BEGIN Input
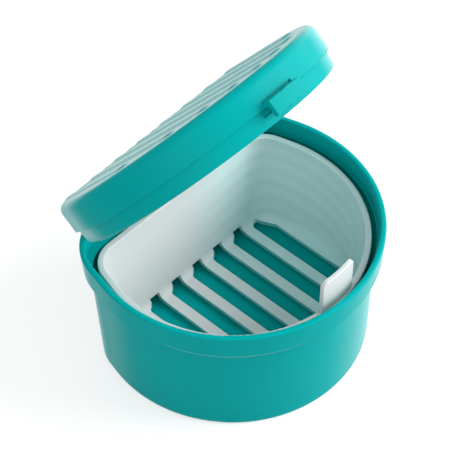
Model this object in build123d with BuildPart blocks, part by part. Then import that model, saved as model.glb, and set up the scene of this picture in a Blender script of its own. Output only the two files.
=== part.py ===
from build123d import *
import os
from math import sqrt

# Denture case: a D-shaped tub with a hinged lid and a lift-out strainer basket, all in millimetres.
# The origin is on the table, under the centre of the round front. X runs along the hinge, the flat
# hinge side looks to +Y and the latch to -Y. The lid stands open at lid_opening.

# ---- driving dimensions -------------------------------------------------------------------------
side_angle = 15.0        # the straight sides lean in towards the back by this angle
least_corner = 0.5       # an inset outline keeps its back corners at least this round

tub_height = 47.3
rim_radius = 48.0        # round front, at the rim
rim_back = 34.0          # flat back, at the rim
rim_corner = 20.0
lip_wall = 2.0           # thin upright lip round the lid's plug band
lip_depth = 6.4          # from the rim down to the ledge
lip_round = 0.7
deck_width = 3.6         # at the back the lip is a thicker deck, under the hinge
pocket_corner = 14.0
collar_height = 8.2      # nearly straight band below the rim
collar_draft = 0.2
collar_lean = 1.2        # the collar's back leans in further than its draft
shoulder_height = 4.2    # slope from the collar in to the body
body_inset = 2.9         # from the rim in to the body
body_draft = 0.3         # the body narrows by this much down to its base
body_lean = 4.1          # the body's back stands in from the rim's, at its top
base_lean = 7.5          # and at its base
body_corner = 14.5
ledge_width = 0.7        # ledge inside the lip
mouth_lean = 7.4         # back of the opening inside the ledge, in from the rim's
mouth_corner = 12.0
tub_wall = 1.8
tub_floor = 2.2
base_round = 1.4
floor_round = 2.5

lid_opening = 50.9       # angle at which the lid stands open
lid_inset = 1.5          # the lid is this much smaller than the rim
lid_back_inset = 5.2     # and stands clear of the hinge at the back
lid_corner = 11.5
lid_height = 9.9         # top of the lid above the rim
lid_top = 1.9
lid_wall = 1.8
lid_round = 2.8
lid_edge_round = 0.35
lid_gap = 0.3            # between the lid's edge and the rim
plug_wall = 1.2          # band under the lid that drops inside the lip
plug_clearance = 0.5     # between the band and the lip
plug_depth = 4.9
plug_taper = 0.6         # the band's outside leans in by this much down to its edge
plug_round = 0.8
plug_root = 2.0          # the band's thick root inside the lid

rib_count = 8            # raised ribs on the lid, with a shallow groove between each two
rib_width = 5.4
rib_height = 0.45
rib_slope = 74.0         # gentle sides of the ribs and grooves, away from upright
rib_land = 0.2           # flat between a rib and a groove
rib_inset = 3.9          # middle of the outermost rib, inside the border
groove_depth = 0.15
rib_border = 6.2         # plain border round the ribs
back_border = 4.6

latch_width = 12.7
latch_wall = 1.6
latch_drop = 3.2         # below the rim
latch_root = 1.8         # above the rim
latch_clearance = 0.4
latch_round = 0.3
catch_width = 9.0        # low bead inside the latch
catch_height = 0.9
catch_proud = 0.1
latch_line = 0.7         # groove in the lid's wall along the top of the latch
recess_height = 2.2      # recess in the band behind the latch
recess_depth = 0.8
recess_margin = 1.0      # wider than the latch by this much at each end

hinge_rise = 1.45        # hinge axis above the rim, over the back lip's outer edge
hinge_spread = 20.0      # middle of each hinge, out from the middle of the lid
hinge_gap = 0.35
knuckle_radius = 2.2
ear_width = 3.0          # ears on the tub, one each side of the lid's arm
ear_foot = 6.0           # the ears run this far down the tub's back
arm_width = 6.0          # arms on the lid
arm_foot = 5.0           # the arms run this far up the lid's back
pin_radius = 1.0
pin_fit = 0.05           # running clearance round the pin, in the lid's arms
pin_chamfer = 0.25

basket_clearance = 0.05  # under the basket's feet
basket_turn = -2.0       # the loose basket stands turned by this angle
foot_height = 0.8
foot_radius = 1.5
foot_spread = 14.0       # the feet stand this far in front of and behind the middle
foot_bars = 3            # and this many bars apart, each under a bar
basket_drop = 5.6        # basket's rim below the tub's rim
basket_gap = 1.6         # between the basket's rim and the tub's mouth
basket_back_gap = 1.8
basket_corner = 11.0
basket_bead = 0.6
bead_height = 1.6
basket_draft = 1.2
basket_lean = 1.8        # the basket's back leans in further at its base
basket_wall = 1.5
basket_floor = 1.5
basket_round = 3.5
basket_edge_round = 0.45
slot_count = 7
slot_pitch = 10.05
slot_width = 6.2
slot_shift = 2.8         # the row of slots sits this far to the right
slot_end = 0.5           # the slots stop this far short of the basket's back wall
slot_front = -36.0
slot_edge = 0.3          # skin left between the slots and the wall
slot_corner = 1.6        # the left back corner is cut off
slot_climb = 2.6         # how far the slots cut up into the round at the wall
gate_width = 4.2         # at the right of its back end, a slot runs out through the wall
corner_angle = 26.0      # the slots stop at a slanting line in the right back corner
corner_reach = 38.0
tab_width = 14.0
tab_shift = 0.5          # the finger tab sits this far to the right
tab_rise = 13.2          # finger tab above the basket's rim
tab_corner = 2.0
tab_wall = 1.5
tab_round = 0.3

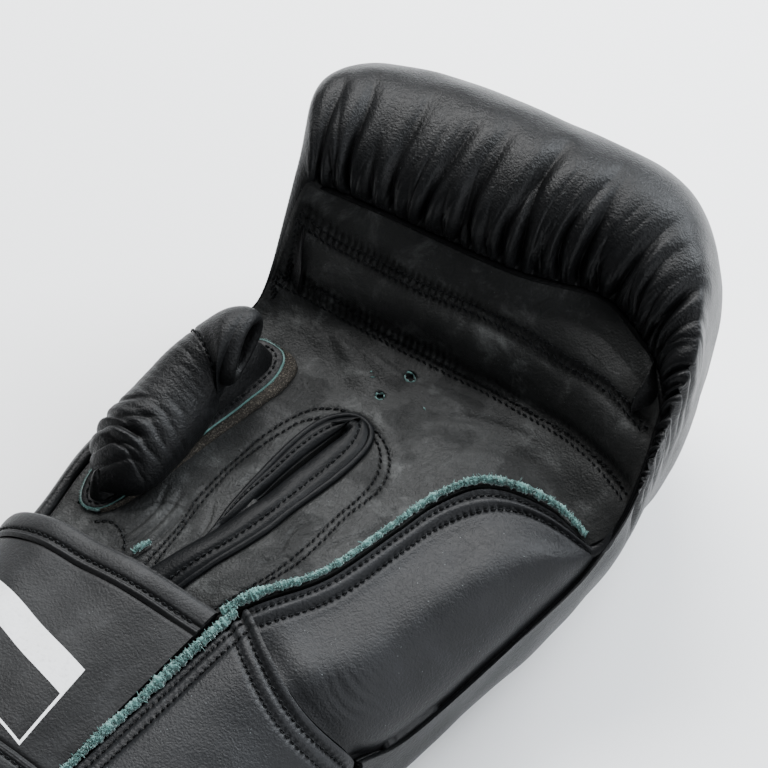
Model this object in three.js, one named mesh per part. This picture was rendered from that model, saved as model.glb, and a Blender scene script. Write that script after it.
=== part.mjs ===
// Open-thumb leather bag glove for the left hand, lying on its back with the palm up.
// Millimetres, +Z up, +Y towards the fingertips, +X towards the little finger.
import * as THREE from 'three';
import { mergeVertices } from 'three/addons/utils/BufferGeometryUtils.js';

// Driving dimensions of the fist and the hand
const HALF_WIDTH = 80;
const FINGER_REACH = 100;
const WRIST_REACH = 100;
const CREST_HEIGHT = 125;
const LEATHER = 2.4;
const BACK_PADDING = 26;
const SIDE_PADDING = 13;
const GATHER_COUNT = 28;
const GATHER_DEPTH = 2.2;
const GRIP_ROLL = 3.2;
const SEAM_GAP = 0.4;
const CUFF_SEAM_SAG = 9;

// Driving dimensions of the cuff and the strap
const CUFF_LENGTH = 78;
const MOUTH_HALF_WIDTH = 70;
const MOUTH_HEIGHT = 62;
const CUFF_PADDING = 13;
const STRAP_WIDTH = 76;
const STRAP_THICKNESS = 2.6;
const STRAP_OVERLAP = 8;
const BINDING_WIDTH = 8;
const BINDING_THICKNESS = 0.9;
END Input
Return the lines from the line containing "Model this object in three.js, one" to the end of the entries above, exactly as they appear and with no other output.

Written answer>
Model this object in three.js, one named mesh per part. This picture was rendered from that model, saved as model.glb, and a Blender scene script. Write that script after it.
=== part.mjs ===
// Open-thumb leather bag glove for the left hand, lying on its back with the palm up.
// Millimetres, +Z up, +Y towards the fingertips, +X towards the little finger.
import * as THREE from 'three';
import { mergeVertices } from 'three/addons/utils/BufferGeometryUtils.js';

// Driving dimensions of the fist and the hand
const HALF_WIDTH = 80;
const FINGER_REACH = 100;
const WRIST_REACH = 100;
const CREST_HEIGHT = 125;
const LEATHER = 2.4;
const BACK_PADDING = 26;
const SIDE_PADDING = 13;
const GATHER_COUNT = 28;
const GATHER_DEPTH = 2.2;
const GRIP_ROLL = 3.2;
const SEAM_GAP = 0.4;
const CUFF_SEAM_SAG = 9;

// Driving dimensions of the cuff and the strap
const CUFF_LENGTH = 78;
const MOUTH_HALF_WIDTH = 70;
const MOUTH_HEIGHT = 62;
const CUFF_PADDING = 13;
const STRAP_WIDTH = 76;
const STRAP_THICKNESS = 2.6;
const STRAP_OVERLAP = 8;
const BINDING_WIDTH = 8;
const BINDING_THICKNESS = 0.9;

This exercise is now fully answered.